# It's Harvest Time!!



## Tahiti Allen (Oct 3, 2011)

Howdy Gang!!:hubba:  Today, I cut my two Super Skunk clones and hung them up to dry!!:icon_smile: I should get around a pound of some kick *** stuff, he, he, he!!:holysheep:I hope you'al like the photo's!!:yay:


----------



## Locked (Oct 3, 2011)

Nice haul but why are you drying outdoors in sunlight?  Pretty sure once you harvest light becomes your enemy while drying and curing.


----------



## The Hemp Goddess (Oct 3, 2011)

Nice harvest, but I am with HL on this.  Light degrades THC.


----------



## rebel (Oct 3, 2011)

nice laundry,lol. very beautiful


----------



## Tahiti Allen (Oct 3, 2011)

Hamster Lewis said:
			
		

> Nice haul but why are you drying outdoors in sunlight?  Pretty sure once you harvest light becomes your enemy while drying and curing.

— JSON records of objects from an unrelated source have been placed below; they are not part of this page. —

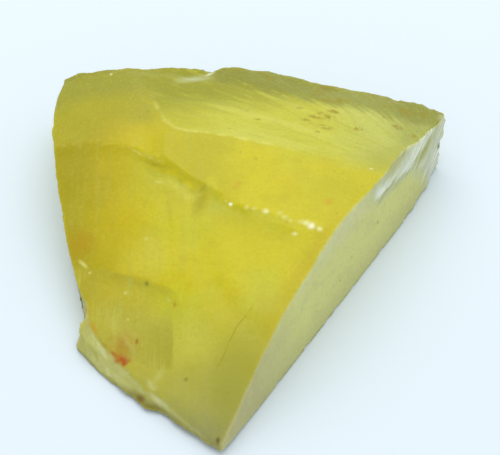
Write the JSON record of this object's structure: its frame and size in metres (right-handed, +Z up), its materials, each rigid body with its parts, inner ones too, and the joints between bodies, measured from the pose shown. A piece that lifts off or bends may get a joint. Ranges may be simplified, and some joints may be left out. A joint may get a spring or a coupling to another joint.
{
  "type": "raw citrine",
  "caption": "Raw lump of milky yellow quartz: a wedge broken on most sides, with shell-shaped scars, low ledges and one flat sawn side.",
  "frame": {"origin": "on the flat face that the stone rests on, below the middle of its width and its length", "axes": "+Z up from the resting face, +X to the right towards the sawn side, +Y from the pointed tip towards the broad back"},
  "size_m": [0.0554, 0.0584, 0.014],
  "materials": {
    "citrine": "milky translucent yellow, glossy on the broken faces, matt and paler on the sawn side and the rough back band"
  },
  "bodies": {
    "root": {"citrine": "citrine"}
  },
  "joints": []
}
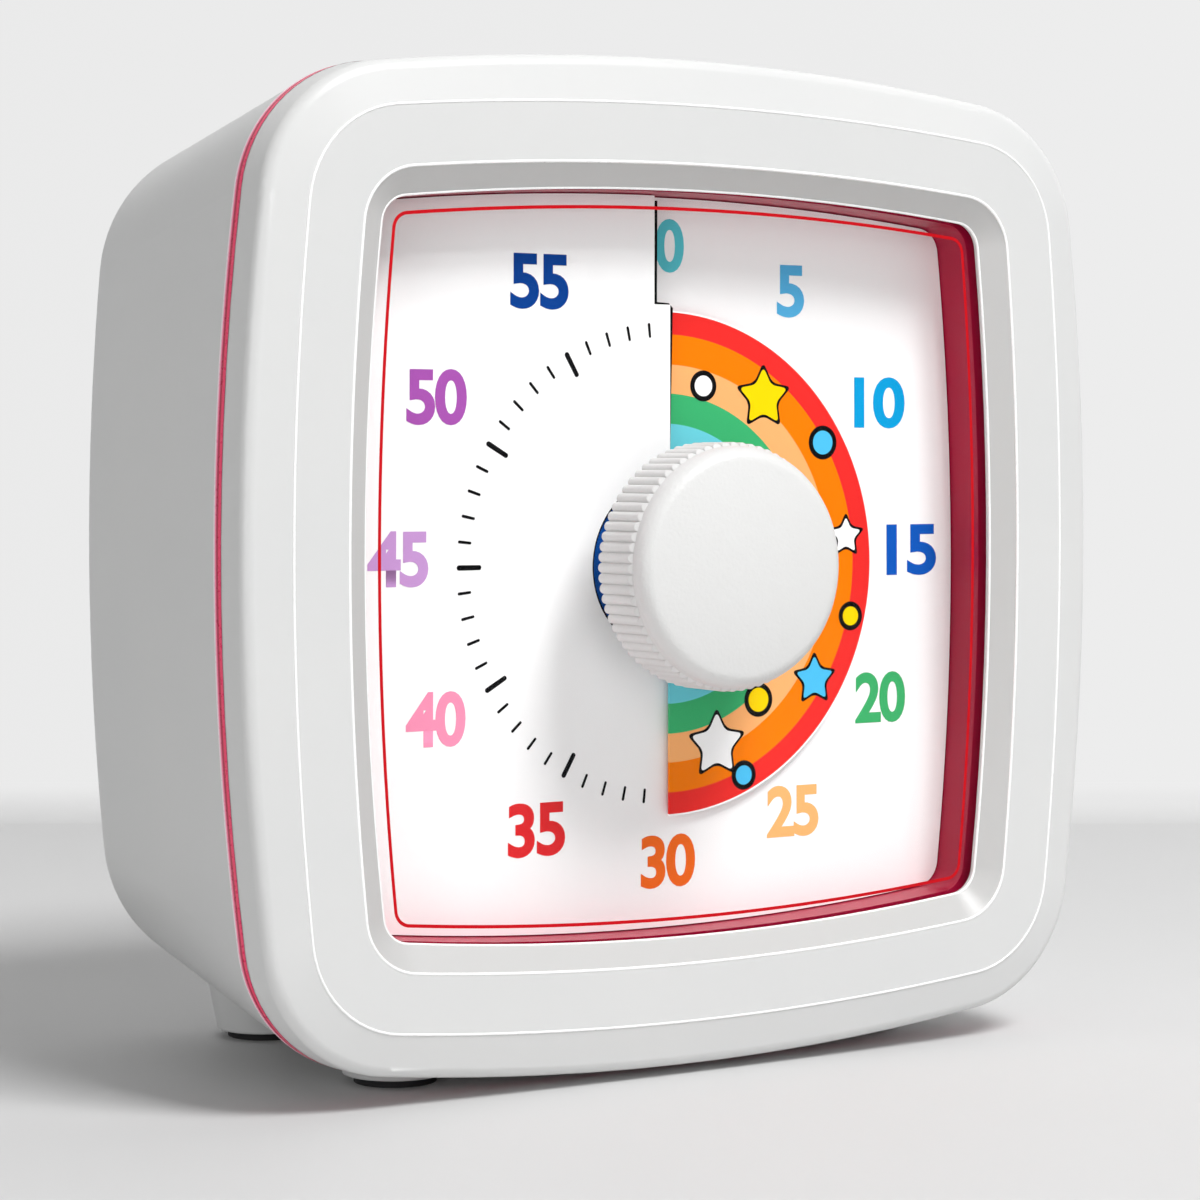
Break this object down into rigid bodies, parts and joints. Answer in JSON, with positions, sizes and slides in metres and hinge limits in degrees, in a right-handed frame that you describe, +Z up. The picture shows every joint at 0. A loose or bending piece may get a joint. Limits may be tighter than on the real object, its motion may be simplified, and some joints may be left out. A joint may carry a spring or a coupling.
{
  "type": "visual countdown timer",
  "caption": "Square desk countdown timer with a bulged white case, a threaded spiral time disc, a ribbed centre knob, a wheel train, a battery door and an alarm switch.",
  "frame": {"origin": "middle of the overall box in X and Y, on the surface that the feet stand on", "axes": "+X to the viewer's right, +Y from the dial to the back, +Z up"},
  "size_m": [0.0804, 0.049, 0.081],
  "materials": {
    "white_plastic": "satin moulded",
    "crimson_plastic": "gloss, slightly translucent",
    "clear_window": "clear gloss",
    "black_rubber": "matte",
    "steel": "zinc plated",
    "dial_film": "printed white film",
    "disc_film": "printed film in rainbow bands",
    "white_nylon": "moulded",
    "knob_plastic": "fine moulded grain",
    "brass": "turned",
    "grey_plastic": "moulded",
    "black_plastic": "moulded",
    "spring_steel": "blue-grey",
    "magnet": "sintered",
    "iron": "stamped",
    "copper": "enamelled wire",
    "green_board": "solder mask",
    "nickel": "nickel plated",
    "cell_jacket": "printed jacket"
  },
  "bodies": {
    "root": {"front_bezel": "white_plastic", "crimson_liner": "crimson_plastic", "window_lens": "clear_window", "rear_shell": "white_plastic", "rubber_feet": "black_rubber", "case_screws": "steel", "dial_sheet": "dial_film", "spindle_bush": "brass", "backing_plate": "grey_plastic", "movement_case_front": "grey_plastic", "movement_case_back": "black_plastic", "movement_screws": "steel", "stator": "iron", "coil_core": "iron", "coil_bobbin": "black_plastic", "coil_winding": "copper", "circuit_board": "green_board", "board_screws": "steel", "quartz_crystal": "nickel", "controller_chip": "black_plastic", "buzzer_disc": "brass", "battery_cell": "cell_jacket", "battery_contact_plate": "nickel", "battery_spring": "nickel", "alarm_switch_body": "black_plastic"},
    "knob": {"knob": "knob_plastic", "knob_spindle": "steel", "retaining_clip": "spring_steel", "clutch_spring": "spring_steel"},
    "disc": {"time_disc": "disc_film", "disc_hub": "white_nylon"},
    "clutch_wheel": {"clutch_wheel": "white_nylon"},
    "third_wheel": {"third_wheel": "white_nylon"},
    "second_wheel": {"second_wheel": "white_nylon"},
    "middle_wheel": {"middle_wheel": "white_nylon"},
    "rotor": {"rotor": "white_nylon", "rotor_magnet": "magnet"},
    "battery_door": {"battery_door": "white_plastic"},
    "alarm_slider": {"alarm_switch_slider": "black_plastic"}
  },
  "joints": [
    {"name": "knob_turn", "type": "hinge", "parent": "root", "child": "knob", "pos_m": [0, -0.01227, 0.0408], "axis": [0, 1, 0], "range_deg": [-180, 180]},
    {"name": "disc_slide", "type": "slide", "parent": "knob", "child": "disc", "axis": [0, -1, 0], "range_m": [-0.00081, 0.00081]},
    {"name": "second_wheel_spin", "type": "hinge", "parent": "root", "child": "second_wheel", "pos_m": [0.00359, -0.01227, 0.05088], "axis": [0, 1, 0], "continuous": true},
    {"name": "clutch_wheel_spin", "type": "hinge", "parent": "root", "child": "clutch_wheel", "pos_m": [0, -0.01227, 0.0408], "axis": [0, 1, 0], "continuous": true},
    {"name": "third_wheel_spin", "type": "hinge", "parent": "root", "child": "third_wheel", "pos_m": [0.00849, -0.01227, 0.04389], "axis": [0, 1, 0], "continuous": true},
    {"name": "middle_wheel_spin", "type": "hinge", "parent": "root", "child": "middle_wheel", "pos_m": [-0.00333, -0.01227, 0.0521], "axis": [0, 1, 0], "continuous": true},
    {"name": "rotor_spin", "type": "hinge", "parent": "root", "child": "rotor", "pos_m": [-0.00827, -0.01227, 0.04864], "axis": [0, 1, 0], "continuous": true},
    {"name": "battery_door_swing", "type": "hinge", "parent": "root", "child": "battery_door", "pos_m": [0, 0.0227, 0.01402], "axis": [-1, 0, 0], "range_deg": [0, 88]},
    {"name": "alarm_switch_slide", "type": "slide", "parent": "root", "child": "alarm_slider", "axis": [1, 0, 0], "range_m": [0, 0.004]}
  ],
  "couplings": [
    {"joint": "disc_slide", "follows": "knob_turn", "m_per_rad": 0.00025465},
    {"joint": "clutch_wheel_spin", "follows": "second_wheel_spin", "ratio": 0.016667},
    {"joint": "third_wheel_spin", "follows": "second_wheel_spin", "ratio": -0.13333},
    {"joint": "middle_wheel_spin", "follows": "second_wheel_spin", "ratio": -6},
    {"joint": "rotor_spin", "follows": "second_wheel_spin", "ratio": 30}
  ]
}
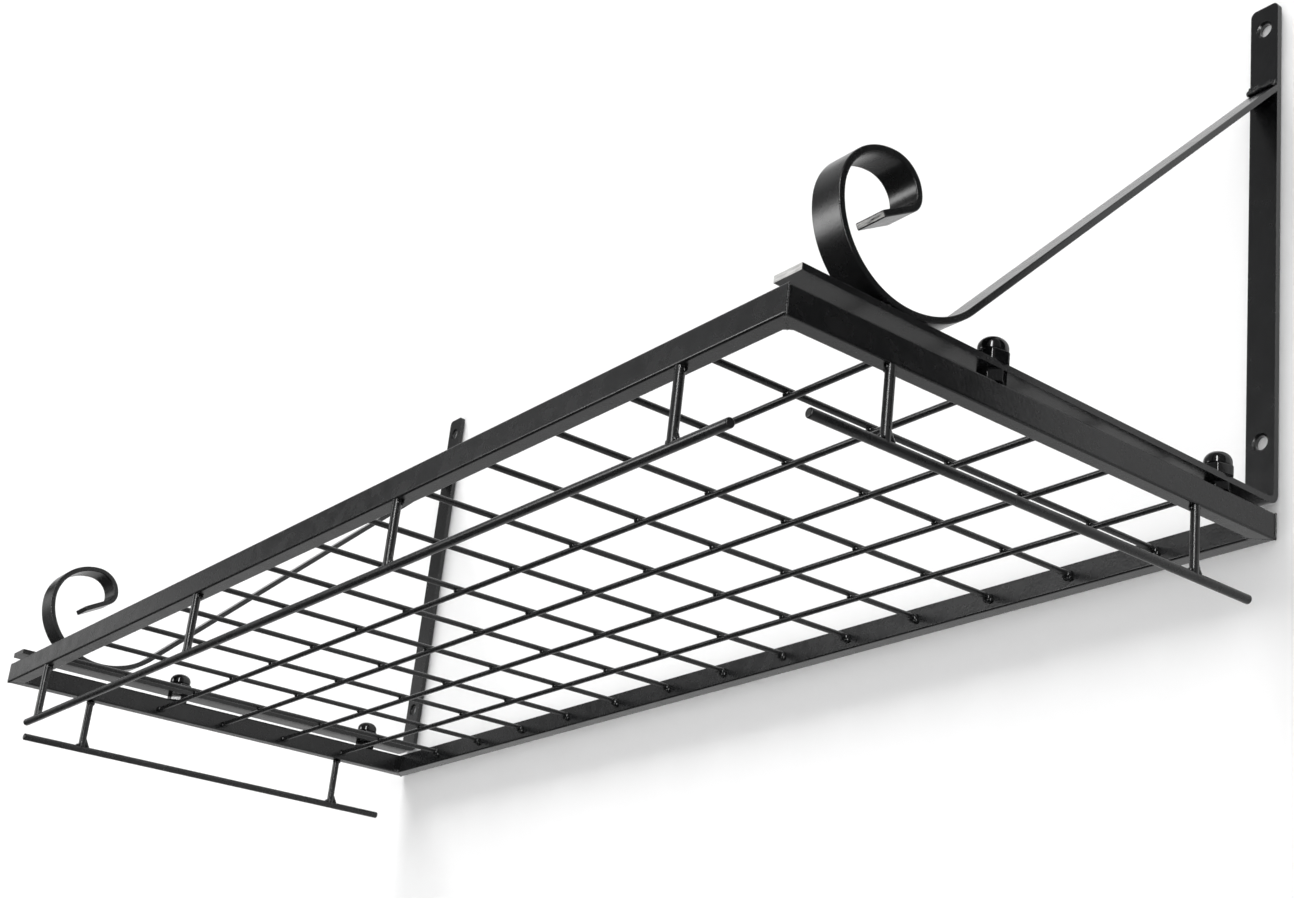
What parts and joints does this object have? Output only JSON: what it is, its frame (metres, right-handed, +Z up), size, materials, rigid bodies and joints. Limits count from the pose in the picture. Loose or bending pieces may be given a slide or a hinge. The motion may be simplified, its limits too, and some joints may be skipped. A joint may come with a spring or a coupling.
{
  "type": "wall-mounted pot rack",
  "caption": "Wall-mounted steel shelf and pot rack: welded wire grid in a bar frame, hanging rails beneath, and flat-bar wall brackets with scrolled braces.",
  "frame": {"origin": "middle of the rectangle of wall holes, in the plane of the wall", "axes": "+X along the wall to the viewer's right, +Y into the wall, +Z up"},
  "size_m": [0.9204, 0.33, 0.3686],
  "materials": {
    "frame_paint": "satin black powder coat",
    "wire_paint": "satin black powder coat",
    "rail_paint": "satin black powder coat",
    "bracket_paint": "satin black powder coat",
    "brace_paint": "satin black powder coat",
    "stud_steel": "zinc plated thread",
    "spacer_paint": "gloss black",
    "cap_paint": "gloss black"
  },
  "bodies": {
    "root": {"front_bar": "frame_paint", "back_bar": "frame_paint", "left_bar": "frame_paint", "right_bar": "frame_paint", "long_wire_1": "wire_paint", "long_wire_2": "wire_paint", "long_wire_3": "wire_paint", "long_wire_4": "wire_paint", "long_wire_5": "wire_paint", "cross_wire_1": "wire_paint", "cross_wire_2": "wire_paint", "cross_wire_3": "wire_paint", "cross_wire_4": "wire_paint", "cross_wire_5": "wire_paint", "cross_wire_6": "wire_paint", "cross_wire_7": "wire_paint", "cross_wire_8": "wire_paint", "cross_wire_9": "wire_paint", "cross_wire_10": "wire_paint", "cross_wire_11": "wire_paint", "cross_wire_12": "wire_paint", "cross_wire_13": "wire_paint", "front_rail": "rail_paint", "left_rail": "rail_paint", "right_rail": "rail_paint", "front_post_1": "rail_paint", "front_post_2": "rail_paint", "front_post_3": "rail_paint", "front_post_4": "rail_paint", "left_post_1": "rail_paint", "left_post_2": "rail_paint", "right_post_1": "rail_paint", "right_post_2": "rail_paint", "left_bracket": "bracket_paint", "right_bracket": "bracket_paint", "left_brace": "brace_paint", "right_brace": "brace_paint", "studs": "stud_steel", "spacer_nuts": "spacer_paint", "cap_nuts": "cap_paint"}
  },
  "joints": []
}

 Hi Hamster!! It's just for today and another reason is they have about 50% amber tris. and I thought, maybe, the light would help degrade them not to be couch lock so much!! I'll put them in the dark tomorrow!!


----------



## Locked (Oct 3, 2011)

Tahiti Allen said:
			
		

> Hi Hamster!! It's just for today and another reason is they have about 50% amber tris. and I thought, maybe, the light would help degrade them not to be couch lock so much!! I'll put them in the dark tomorrow!!



I don't think you can really reverse that through degradation....One day outside is fine I wld think so not a biggie...

 Nice haul bro. What I do when a strain is too Narcotic/couch lock is mix it with an uppy strain. I sometimes do bowls with half Larry OG half 707 headband. They kinda add up to a nice in between high.


----------



## BBFan (Oct 3, 2011)

Nice harvest Tahiti!  Congratulations.


----------



## bho_expertz (Oct 3, 2011)

Congrats :aok:


----------



## FUM (Oct 6, 2011)

Sweet!!!


----------



## Rosebud (Oct 6, 2011)

Congratulations.


----------



## Killertea08 (Oct 6, 2011)

Ahi dios mio!!!!!  Grande Nuggs!  Congrats on the harvest


----------



## hero4u2b (Oct 6, 2011)

Que mota.. me encantaria tener alguna de esa mota. Hero


----------



## 7greeneyes (Oct 6, 2011)

:woohoo: :aok: :woohoo: 

Nice harvest, bud. 

Peace n' Dank,

7greeneyes


----------



## Lemon Jack (Oct 6, 2011)

Nice harvest looks good.


----------